На отце Джордане был тонкий светлый костюм, белая рубашка и черный галстук. Его наружность и вообще весь облик настолько изменились, что Аллейну показалось, будто в каюту вошел незнакомец.
— Я полагаю, вовсе не обязательно носить в тропиках этот тесный стоячий воротничок, — пояснил отец Джордан свое превращение. — Буду облачаться в него к обеду, разумеется, и по воскресеньям придется потеть в сутане. Один вид ваших легких тропических одеяний был для меня просто непереносим. Этот костюм я приобрел в Лас-Пальмасе, и будь обстановка несколько иной, я бы испытал огромное наслаждение, облачась в него.
Мужчины сели и выжидающе взглянули на Аллейна, который подумал о том, что как бы искренне ни сожалели они о присутствии на борту судна убийцы-маньяка, нельзя сказать, что их роли им не по душе. Ведь оба пытливы, энергичны, к тому же у каждого есть к делу сугубо профессиональный интерес.
— Итак, каково ваше мнение относительно вылазки под названием «Эсмеральда»? — спросил Аллейн.
И священник, и врач согласились, что не произошло ничего противоречащего временной теории Аллейна. Что касается реакции на происшедшее с куклой, то она оказалась весьма интересной.
— Беда в том, что когда ищешь в поведении что-то особенное, оно чудится тебе на каждом шагу, — заметил отец Джордан. — Должен сказать, меня в равной степени смутила вспышка Дейла, злорадство супругов Кадди, нестерпимый педантизм Мэрримена и манипуляции над куклой Макангуса. Разумеется, это не имеет ни малейшего отношения к нашему делу, но даже бедная мисс Эббот, как мне показалось, вела себя нелепо. Видите, я следил даже за теми, за кем не нужно следить.

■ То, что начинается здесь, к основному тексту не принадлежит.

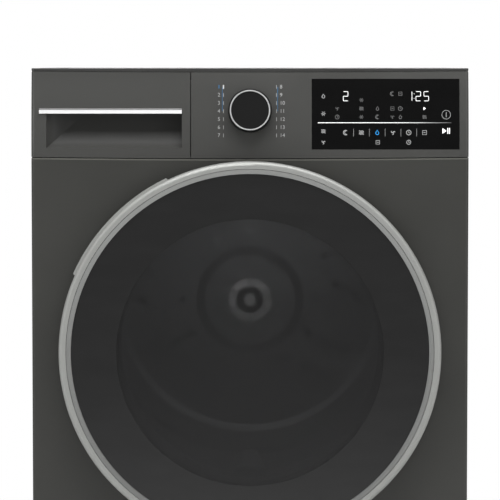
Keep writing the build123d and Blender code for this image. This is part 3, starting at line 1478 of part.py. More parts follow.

— Почему вы назвали ее «бедная мисс Эббот»? — поинтересовался Аллейн.
— Мой дорогой друг! Полагаю, пояснения в данном случае излишни. Проблема несчастной старой девы в моей практике никогда не сходит с повестки дня.
Тим издал какой-то неопределенный звук.
— Да, видно невооруженным глазом, что она несчастна. — Аллейн не без интереса взглянул на Тима. — Что означает этот ваш столь глубокомысленный звук?

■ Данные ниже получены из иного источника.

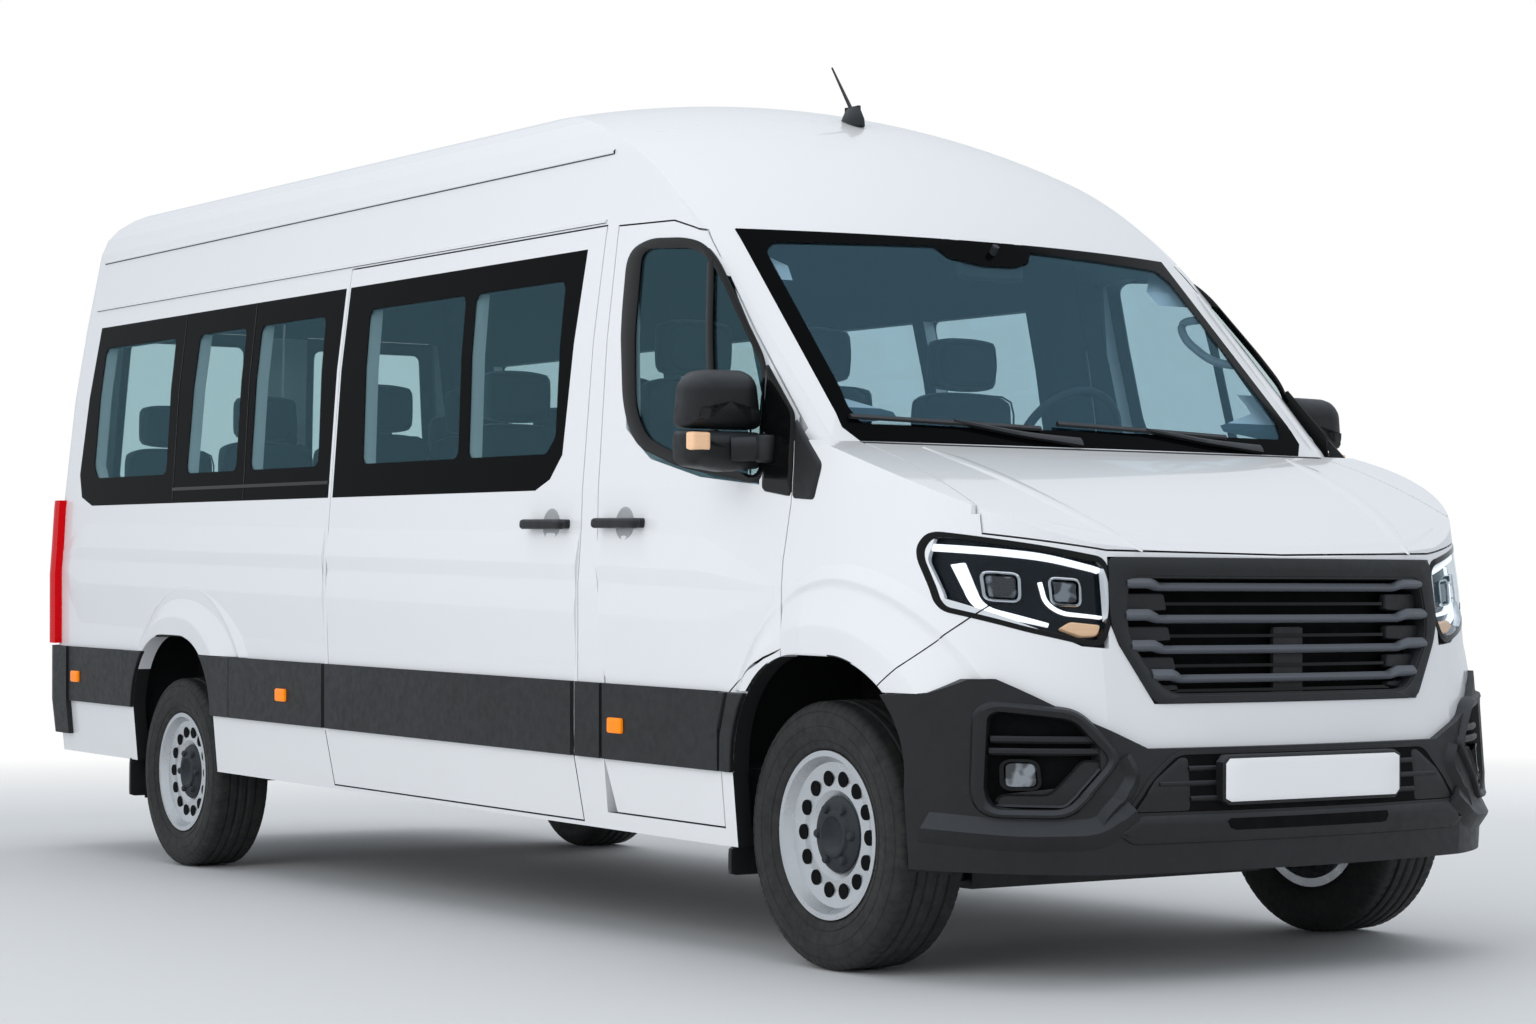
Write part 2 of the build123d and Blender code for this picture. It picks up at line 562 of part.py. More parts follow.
REAR_BUMPER_Y = 5350.0
RAIL_X = (395.0, 475.0)
RAIL_Z = 365.0
RAIL_END = 5450.0
STEP_Z = (365.0, 488.0)
STEP_X = 880.0
STEP_Y = 5540.0
with BuildPart() as rear_bumper:
    add(body_loft(-BUMPER_PROUD))
    add(body_loft(-FIT), mode=Mode.SUBTRACT)
    add(block((-OUT_X, OUT_X), (REAR_BUMPER_Y, 6000), (STEP_Z[0], MOULD_TOP)), mode=Mode.INTERSECT)
    add(block((-REAR_DOOR_X, REAR_DOOR_X), (5000, 6000), (REAR_DOOR_LOW, 900)), mode=Mode.SUBTRACT)
    with BuildSketch(Plane.XY.offset(STEP_Z[0])):
        with BuildLine():
            Polyline((-STEP_X, STEP_Y + 90), (STEP_X, STEP_Y + 90), (STEP_X - 30, REAR_END),
                     (30 - STEP_X, REAR_END), close=True)
        make_face()
    extrude(amount=STEP_Z[1] - STEP_Z[0])
    add(block((-STEP_X + 60, STEP_X - 60), (5578, REAR_END - 30), (STEP_Z[0] + 20, STEP_Z[1] - 20)))
    for side, sign in SIDES:
        add(block(sorted((sign * RAIL_X[0], sign * RAIL_X[1])), (RAIL_END, REAR_END - 30), (RAIL_Z, 418)))
keep(rear_bumper.part, "rear_bumper")

# Rubbing strips along the sides, proud of the panels.
MOULD_PROUD = 14.0
mould_form = shell(body_loft(-MOULD_PROUD), body_loft(-FIT))
MOULD_SPANS = [("right", 1084 + GAP, 1232), ("right", 1258, 2940), ("right", 2966, 3746),
               ("right", 4760, REAR_BUMPER_Y - FIT), ("left", 1084 + GAP, 3746),
               ("left", 4760, REAR_BUMPER_Y - FIT)]
with BuildPart() as mouldings:
    for side, y0, y1 in MOULD_SPANS:
        sign = dict(SIDES)[side]
        x_span = (IN_X, OUT_X) if sign > 0 else (-OUT_X, -IN_X)
        add(mould_form.intersect(block(x_span, (y0, y1), (MOULD_LOW, MOULD_TOP))))
keep(mouldings.part, "side_mouldings")
for side, sign in SIDES:
    x_span = (IN_X, OUT_X) if sign > 0 else (-OUT_X, -IN_X)
    with BuildPart() as door_moulding:
        add(mould_form)
        add(block(x_span, (450, 1072), (MOULD_LOW, MOULD_TOP)), mode=Mode.INTERSECT)
    keep(door_moulding.part, f"door_moulding_{side}")

# ---------------------------------------------------------------- mirrors, wipers, aerial
MIRROR_X = (1010.0, 1205.0)
MIRROR_Y = (285.0, 400.0)
MIRROR_Z = (1330.0, 1600.0)
ARM_Z = (1345.0, 1415.0)
for side, sign in SIDES:
    with BuildPart() as mirror:
        with BuildSketch(Plane.XY.offset(MIRROR_Z[0])) as foot:
            with Locations((sign * sum(MIRROR_X) / 2, sum(MIRROR_Y) / 2)):
                RectangleRounded(MIRROR_X[1] - MIRROR_X[0], MIRROR_Y[1] - MIRROR_Y[0], 40)
        extrude(amount=MIRROR_Z[1] - MIRROR_Z[0], taper=3)
        add(block(sorted((sign * 940, sign * (MIRROR_X[0] + 30))), (225, 275), ARM_Z))
        add(block(sorted((sign * 985, sign * (MIRROR_X[0] + 60))), (225, 330), ARM_Z))
        add(outer, mode=Mode.SUBTRACT)
    keep(mirror.part, f"mirror_{side}")

WIPER_PROUD = 16.0
wiper_layer = shell(screen_prism(-WIPER_PROUD), screen_prism(-FIT))
WIPERS = [[(-800, 1462), (-300, 1440), (-290, 1428), (-60, 1412), (-60, 1402), (-300, 1418), (-800, 1450)],
          [(-120, 1466), (420, 1438), (620, 1412), (620, 1402), (420, 1420), (-120, 1454)]]
with BuildPart() as wipers:
    for outline in WIPERS:
        add(wiper_layer.intersect(front_prism(outline, -200, 400)))
keep(wipers.part, "wipers")

AERIAL_Y = 1270.0
AERIAL_LEAN = 35.0
with BuildPart() as aerial:
    add(block((-28, 28), (AERIAL_Y - 60, AERIAL_Y + 60), (2420, 2525)))
    add(roof_sweep(-FIT), mode=Mode.SUBTRACT)
    rod = Plane(origin=(0, AERIAL_Y + 10, 2515), x_dir=(1, 0, 0),
                z_dir=(0, sin(radians(AERIAL_LEAN)), cos(radians(AERIAL_LEAN))))
    with BuildSketch(rod):
        Circle(4)
    extrude(amount=175)
keep(aerial.part, "aerial")

# ---------------------------------------------------------------- floor, cab and seats
FLOOR_Z = (420.0, 460.0)
FLOOR_X = 935.0
HORN_Y = -560.0               # front ends of the chassis rails, ahead of the bulkhead
HORN_Z = (540.0, 600.0)
REAR_SILL_X = 820.0
FOOT_X = 540.0
BULKHEAD_Y = (105.0, 125.0)
BULKHEAD_TOP = 1310.0
FOOT_TOP = 850.0
REAR_WELL = (3885.0, 4735.0, 806.0)   # y from, y to, height
HOUSE_T = 20.0                # thickness of the front wheel housings and the bulkhead
HOUSE_Y = 450.0               # rear face of the front wheel housings
HOUSE_X = 925.0


def span(sign, low, high):
    """Limits in x of something from low to high on one side."""
    return sorted((sign * low, sign * high))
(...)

— Думаю, в данный момент мисс Эббот для нас никакого интереса не представляет, однако я хотел сказать, что тоже сходу узнаю этот тип, хотя, вполне возможно, мой способ ставить диагнозы в случаях подобного рода придется не по вкусу отцу Джордану.
— Вы так считаете? И тем не менее мне было бы любопытно о нем узнать, — сказал священник.

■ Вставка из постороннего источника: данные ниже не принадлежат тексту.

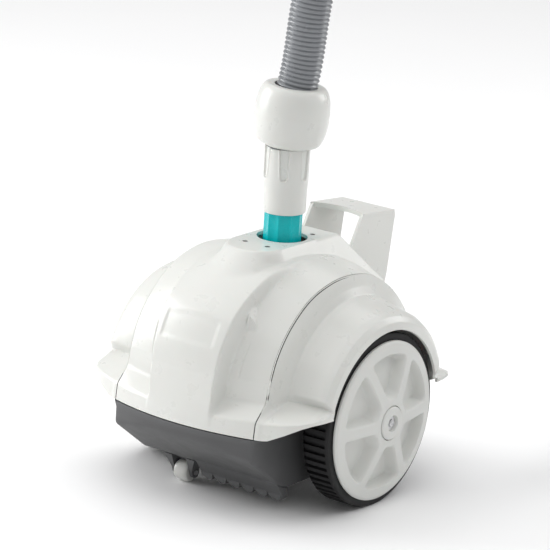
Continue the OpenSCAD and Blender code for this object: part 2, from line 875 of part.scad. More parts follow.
module collar_plate() {
    linear_extrude(height = 4)
        difference() {
            union() {
                circle(r = 36, $fn = fine);
                translate([-24, -54])
                    square([48, 94]);
            }
            circle(r = 26.5, $fn = fine);
        }
}
module swivel_collar() {
    color(shell_white)
        difference() {
            union() {
                translate([0, 0, 228])
                    collar_plate();
                tube_z(231, 247, 29.5, 21.6);
                for (p = boss_screw_xy)
                    translate([p[0], p[1], 230])
                        cylinder(h = boss_z - boss_wall - 230, r = 4, $fn = 32);
            }
            translate([0, 0, 220])
                cylinder(h = 23.4, r = 26.5, $fn = fine);
            for (p = boss_screw_xy)
                translate([p[0], p[1], boss_z - 22])
                    cylinder(h = 30, r = screw_r + run_fit, $fn = 32);
        }
}
module swivel_seal() {
    color("dimgray")
        tube_z(duct_top_z + tiny, duct_top_z + 3.4, flange_r, 22);
}
module swivel_tube() {
    color(teal) {
        tube_z(238.8, 331, swivel_r, 18.2);
        tube_z(238.8, 243, flange_r, 20);
    }
}
module hose_connector() {
    slot_count = 6;
    color(shell_white)
        difference() {
            rotate_extrude($fn = fine)
                polygon([
                    [swivel_r + 0.1, connector_z], [24, connector_z], [24, 327], [24.8, 330], [24.8, connector_top],
                    [hose_od / 2 + gap, connector_top], [hose_od / 2 + gap, hose_start_z], [18.2, hose_start_z],
                    [18.2, 333], [swivel_r + 0.1, 333]
                ]);
            for (i = [0 : slot_count - 1])
                rotate([0, 0, i * 360 / slot_count])
                    translate([24.8, 0, 336])
                        rotate([90, 0, 90])
                            linear_extrude(height = 2, center = true) {
                                translate([-5, 5])
                                    square([10, 38]);
                                translate([0, 5])
                                    circle(r = 5, $fn = 32);
                            }
        }
}
module connector_seal() {
    color("dimgray")
        tube_z(331 + tiny, 333, swivel_r, 18.4);
}
// Barrel shaped float, leaning with the hose that it sits on
float_end_r = 30;
float_half = 32.5;
// Shares of the route where the float starts and where it points
float_start = 0.0272;
float_aim = 0.056;
module hose_float() {
    base = along(HOSE_ROUTE, float_start);
    d = along(HOSE_ROUTE, float_aim) - base;
    bore = hose_od / 2 + 2;
    color(shell_white)
        translate(base)
            rotate([0, acos(d[2] / norm(d)), atan2(d[1], d[0])])
                rotate_extrude($fn = fine)
                    polygon(concat(
                        [[bore, 0]],
                        [for (a = [-90 : 15 : 90])
                            [float_end_r + (float_r - float_end_r) * cos(a), float_half * (1 + sin(a))]],
                        [[bore, 2 * float_half]]
                    ));
}

// ---------- hose ----------

hose_rings = 36;
hose_sides = 12;
// Directions of the arch and of the end on the floor, in plan
arch_dir = [0.81, 0.58, 0];
floor_dir = [-0.58, 0.81, 0];
function ring_frame(u) =
    let (
        e = 0.001,
        d = along(HOSE_ROUTE, min(1, u + e)) - along(HOSE_ROUTE, max(0, u - e)),
        z = d / norm(d),
        w = ramp((u - 0.6) / 0.1),
        across = cross((1 - w) * floor_dir + w * arch_dir, z),
        x = across / norm(across)
    )
    [x, cross(z, x)];
function ring_points(u, r) =
    let (c = along(HOSE_ROUTE, u), f = ring_frame(u))
    [for (k = [0 : hose_sides - 1])
        let (a = 360 * k / hose_sides)
        c + r * cos(a) * f[0] + r * sin(a) * f[1]];
module hose() {
    n = hose_rings + 1;
    s = hose_sides;
    points = concat(
        [for (i = [0 : hose_rings]) each ring_points(i / hose_rings, hose_od / 2)],
        [for (i = [0 : hose_rings]) each ring_points(i / hose_rings, hose_bore / 2)]
    );
    wall_faces = [
        for (layer = [0, 1], i = [0 : hose_rings - 1], k = [0 : s - 1], half = [0, 1])
            let (
                a = layer * n * s + i * s + k, b = layer * n * s + i * s + (k + 1) % s,
                f = half == 0 ? [a, a + s, b] : [b, a + s, b + s]
            )
            layer == 0 ? f : [f[2], f[1], f[0]]
    ];
    end_faces = [
        for (end = [0, 1], k = [0 : s - 1], half = [0, 1])
            let (
                a = end * hose_rings * s + k, b = end * hose_rings * s + (k + 1) % s,
                f = half == 0 ? [a, b, a + n * s] : [b, b + n * s, a + n * s]
            )
            end == 0 ? f : [f[2], f[1], f[0]]
    ];
    color(hose_grey)
        polyhedron(points = points, faces = concat(wall_faces, end_faces));
}
module hose_cuff() {
    tip = HOSE_ROUTE[len(HOSE_ROUTE) - 1];
    d = tip - HOSE_ROUTE[len(HOSE_ROUTE) - 2];
    color(dark_grey)
        translate(tip)
            rotate([0, 0, atan2(d[1], d[0])])
                rotate([0, 90, 0])
                    rotate_extrude($fn = fine)
                        polygon([
                            [hose_od / 2 + gap, -28], [25, -28], [25, -4], [24, 0], [24, 36], [25, 38], [25, 42],
                            [hose_bore / 2, 42], [hose_bore / 2, 0], [hose_od / 2 + gap, 0]
                        ]);
}

lower_chassis();
intake_throat();
intake_comb();
roller_bracket();
roller_pin();
front_roller();
centre_cover();
left_fender();
right_fender();
rear_handle();
cover_screws();
fender_screws();
turbine_housing_lower();
turbine_housing_upper();
housing_screws();
outlet_duct();
turbine_rotor();
turbine_shaft();
gearbox_case();
gearbox_cover();
gearbox_screws();
layshaft_gear();
layshaft_pin();
axle_gear();
drive_axle();
axle_bushes();
left_wheel();
right_wheel();
left_tyre();
right_tyre();
hub_caps();
hub_screws();
ballast_weight();
buoyancy_foam();
swivel_collar();
swivel_seal();
swivel_tube();
hose_connector();
connector_seal();
hose_float();
hose();
hose_cuff();
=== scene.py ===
"""Looks of the pool cleaner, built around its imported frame.

Lengths are in millimetres until a mesh is made.
"""

import math

import bmesh
import bpy
import numpy as np
from mathutils import Matrix, Vector


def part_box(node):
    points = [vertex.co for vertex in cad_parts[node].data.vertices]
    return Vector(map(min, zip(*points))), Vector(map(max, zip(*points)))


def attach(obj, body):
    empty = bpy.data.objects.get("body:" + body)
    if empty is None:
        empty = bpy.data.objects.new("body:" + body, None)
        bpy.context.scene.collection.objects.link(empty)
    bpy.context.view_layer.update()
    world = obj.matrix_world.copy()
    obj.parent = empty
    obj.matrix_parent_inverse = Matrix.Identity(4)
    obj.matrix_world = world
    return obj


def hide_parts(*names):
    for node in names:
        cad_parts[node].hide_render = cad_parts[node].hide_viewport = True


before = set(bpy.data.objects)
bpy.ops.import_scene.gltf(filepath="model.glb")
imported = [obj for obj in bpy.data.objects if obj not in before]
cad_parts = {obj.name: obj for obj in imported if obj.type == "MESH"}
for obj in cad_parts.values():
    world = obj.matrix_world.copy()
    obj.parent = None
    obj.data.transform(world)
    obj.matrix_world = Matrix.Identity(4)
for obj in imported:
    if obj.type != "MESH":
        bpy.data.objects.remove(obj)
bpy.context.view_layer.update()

MM = 0.001


def node_box(node):
    low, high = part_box(node)
    return np.array(low) / MM, np.array(high) / MM


# ---------- driving dimensions, from the frame ----------

tyre_low, tyre_high = node_box("right_tyre")
chassis_low, chassis_high = node_box("lower_chassis")
cover_low, cover_high = node_box("centre_cover")
wheel_low, wheel_high = node_box("right_wheel")
cap_low, cap_high = node_box("hub_caps")
AXLE_Y = (tyre_low[1] + tyre_high[1]) / 2
AXLE_Z = (tyre_low[2] + tyre_high[2]) / 2
WHEEL_R = (tyre_high[2] - tyre_low[2]) / 2
TYRE_IN = tyre_low[0]
TYRE_OUT = tyre_high[0]
DISC_R = (wheel_high[2] - wheel_low[2]) / 2
HUB_FACE = cap_high[0]
SPLIT_Z = cover_low[2]
BOSS_Z = cover_high[2]
CHASSIS_Z = chassis_low[2]
SEAM_X = 93.5
SEAM_GAP = 1.3
WALL = 3.0
OUTLET_R = 28.0
HOSE_OD = 45.0
HOSE_BORE = 38.0

# The hose's route in metres, the same points as in the part's own source
HOSE_ROUTE = [
    (0, 0, 0.3412), (0.0005, 0.0004, 0.400), (0.008, 0.006, 0.466), (0.013, 0.009, 0.531),
    (0.021, 0.015, 0.594), (0.041, 0.030, 0.652), (0.076, 0.054, 0.700), (0.120, 0.086, 0.730),
    (0.171, 0.123, 0.740),
    (0.222, 0.159, 0.730), (0.268, 0.192, 0.699), (0.303, 0.217, 0.653), (0.324, 0.232, 0.594),
    (0.330, 0.236, 0.531), (0.330, 0.236, 0.467), (0.330, 0.236, 0.403), (0.330, 0.236, 0.340),
    (0.330, 0.236, 0.276), (0.329, 0.238, 0.212), (0.319, 0.251, 0.150), (0.300, 0.278, 0.096),
    (0.271, 0.318, 0.055), (0.237, 0.366, 0.032), (0.200, 0.417, 0.025), (0.163, 0.469, 0.025),
]


# ---------- camera ----------

def add_camera():
    """A long lens from the front right and slightly above."""
    target = Vector((-0.0157, 0.0132, 0.2218))
    distance = 3.58
    yaw, pitch, roll = (math.radians(a) for a in (35.6, 15.82, 3.58))
    back = Vector((math.sin(yaw) * math.cos(pitch), -math.cos(yaw) * math.cos(pitch), math.sin(pitch)))
    right = Vector((math.cos(yaw), math.sin(yaw), 0))
    up = back.cross(right)
    rolled_right = math.cos(roll) * right + math.sin(roll) * up
    rolled_up = math.cos(roll) * up - math.sin(roll) * right
    data = bpy.data.cameras.new("camera")
    data.sensor_width = 36
    data.lens = 212.6
    data.clip_end = 50
    camera = bpy.data.objects.new("camera", data)
    bpy.context.scene.collection.objects.link(camera)
    turn = Matrix((rolled_right, rolled_up, back)).transposed().to_4x4()
    camera.matrix_world = Matrix.Translation(target + distance * back) @ turn
    bpy.context.scene.camera = camera


# ---------- curves and outlines ----------

def catmull(table, s):
    """Point of a smooth curve through the rows of table, at station s."""
    last = len(table) - 1
    k = min(int(s), last - 1)
    t = s - k
    a, b, c, d = (table[min(max(k + i, 0), last)] for i in (-1, 0, 1, 2))
    return (2 * b + (c - a) * t + (2 * a - 5 * b + 4 * c - d) * t**2 + (3 * b - a - 3 * c + d) * t**3) / 2


def corner_curve(a, corner, b, t):
    return a * (1 - t) ** 2 + 2 * corner * t * (1 - t) + b * t**2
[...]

— Не стану утомлять вас подробностями, тем более что мы не имеем никакого права руководствоваться поверхностными впечатлениями, — сказал Тим. — Замечу только, что по первому впечатлению она — яркий пример женщины, лишенной свойственной ее полу привлекательности, в силу чего ей не удалось найти способ самовыражения, который бы мог ее удовлетворить.
— По вашему мнению, то же самое можно сказать и об этом убийце-маньяке, не так ли? — поинтересовался у Мейкписа Аллейн.